Well, it now turns out that they do. According to CNBC, Judge Koh ruled earlier this week that Qualcomm violated antitrust laws by illegally suppressing competition in the smartphone chip market in a move that basically amounted to extortion. Put simply, Qualcomm routinely threatened to cut off supplies of modem chips to its customers unless they paid excessive licensing fees that went beyond both legal and industry norms and were disproportionate to its contributions to the marketplace.

Judge Koh said that Qualcomm “undermined rivals in every facet” and determined that Qualcomm knew its licensing practices harm competition, “yet continued anyway,” even in the face of government investigations in China, Japan, Korea, Taiwan, the European Union, and the U.S.

Qualcomm’s licensing practices have strangled competition in parts of the chip market for years, harming rivals, smartphone makers, and consumers.

U.S. District Judge Lucy Koh

In short, Judge Koh echoed almost exactly what Tim Cook and other Apple executives have been saying for years.

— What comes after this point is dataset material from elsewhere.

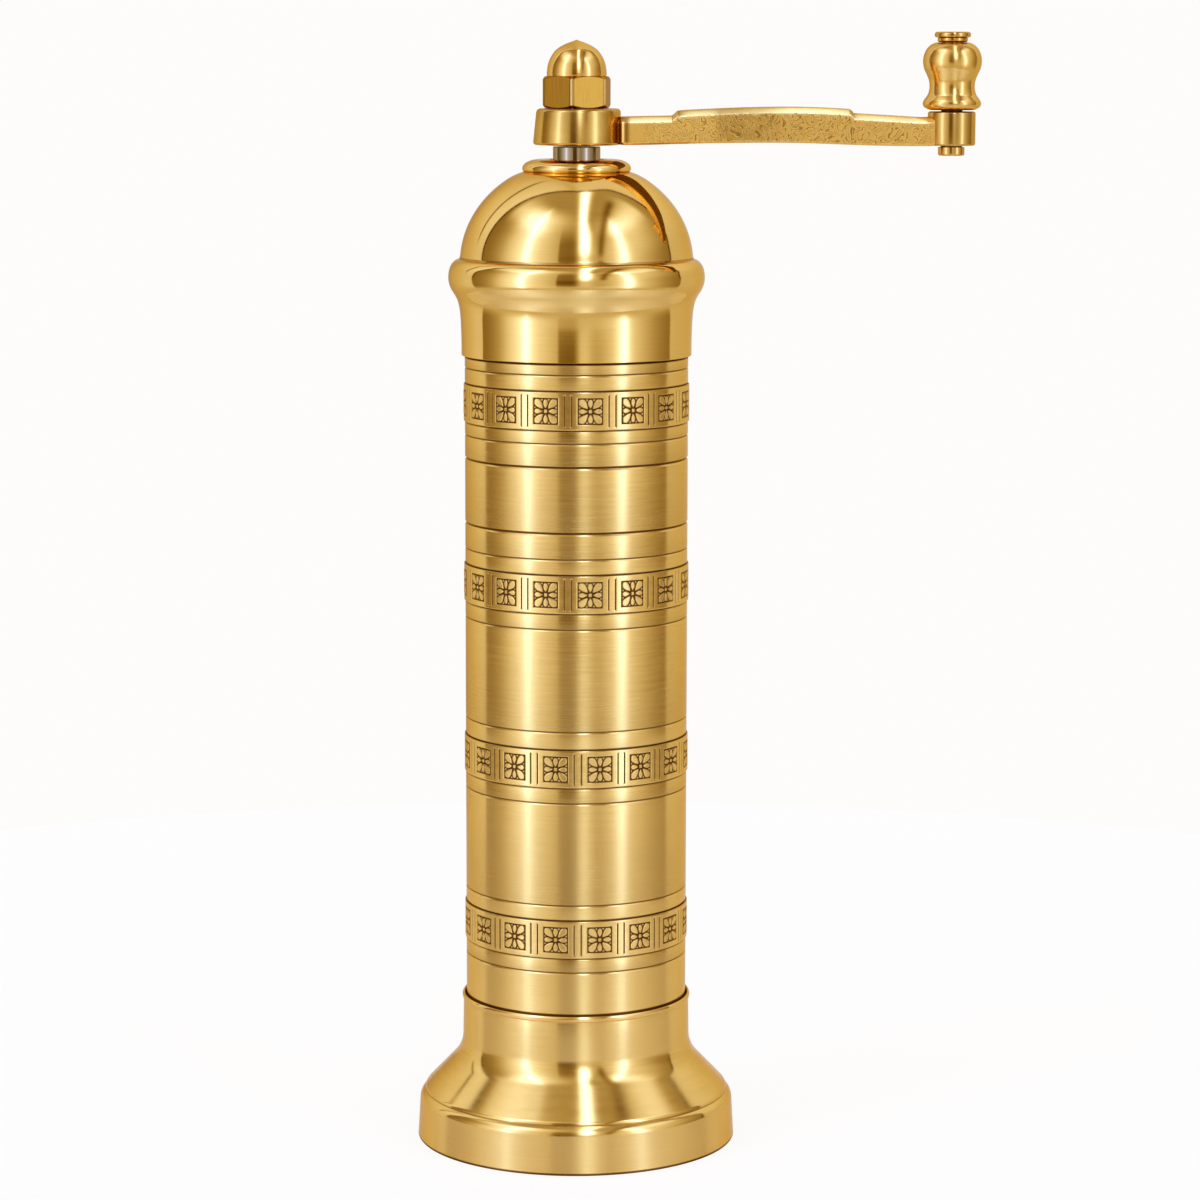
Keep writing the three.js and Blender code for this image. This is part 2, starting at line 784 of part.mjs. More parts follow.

From the days when Cook was Apple’s Chief Operating Officer under then-CEO Steve Jobs, he reportedly found Qualcomm’s licensing terms “baffling,” advising Jobs that he felt that Apple was paying Qualcomm more than its fair share — “more than every other iPhone licensee combined” in fact. After Cook became CEO in 2011, however, he found himself trapped by prior agreements into continuing to use Qualcomm as an exclusive modem provider, with his new COO Jeff Williams giving testimony that “We had a gun to our head” with Qualcomm.

Indeed, the very fact that Apple had to give in to Qualcomm’s demands last month serves as the best indicator of the chip maker’s dominant position in the marketplace, and all reports suggest that Qualcomm knew this, with CEO Steve Mollenkopf having stated all along that he expected that Apple would eventually settle as it had no other choice but to do so — a tactic that Qualcomm had also used to strong-arm Nokia into submission back in 2008.

What It Means

For Qualcomm, which was still riding the high of its settlement with Apple, the U.S. court decision is undoubtedly going to make things more complicated. While Qualcomm’s shares surged more than 20 percent following the Apple settlement, they’ve now plunged 13 percent overnight after this most recent decision.

More significantly, however, Qualcomm is going to be forced to overhaul its business practices under the scrutiny of the Federal Trade Commission. In fact, Judge Koh has ordered Qualcomm to renegotiate all of its existing licensing agreements — which presumably includes the one that it just signed with Apple last month.

[Judge Koh] ordered the San Diego-based company to renegotiate licensing agreements at reasonable prices, without threatening to cut off supplies, and ordered that it be monitored for seven years to ensure its compliance.

CNBC

This latest decision actually casts new light on Apple’s choice to settle with Qualcomm, suggesting that Apple had an ace up its sleeve all along. While it initially appeared that Apple was buckling under Qualcomm’s crushing demands for even more royalties — signing a six-year deal with even higher licensing fees than before — Cook was undoubtedly banking on the decision in the FTC case coming down in Apple’s favour.

Of course, Qualcomm isn’t happy about this latest decision at all, with its lawyers already working to put the decision on hold while it seeks a quick appeal to the California federal appeals court to attempt to have the ruling overturned. The U.S. Department of Justice has also asked Judge Koh for a separate hearing to discuss any possible sanctions that might be levied against Qualcomm, out of concern that they could stifle innovation in 5G technology and put the U.S. at a competitive disadvantage against other countries, putting the FTC and the Justice Department on slightly different sides in the matter.

While the case could still be tied up in appeals for quite some time, and some legal analysts suggest that there is some possibility for Qualcomm to prevail, others suggest that the credibility of Qualcomm executives who took the stand and the contradictions between their statements and internal Qualcomm emails and notes will make it “difficult for an appellate court to disturb the [lower] court’s findings regarding the truthfulness of the Qualcomm witnesses.”

Unless the case is ultimately turned over on appeal, however, it seems that Apple will end up getting the fair licensing deal from Qualcomm that it was fighting for in the first place, along with the satisfaction of being proven right in its contention that Qualcomm has been a monopolistic bully all along. Tim Cook is almost certainly smiling like the proverbial Cheshire cat right now.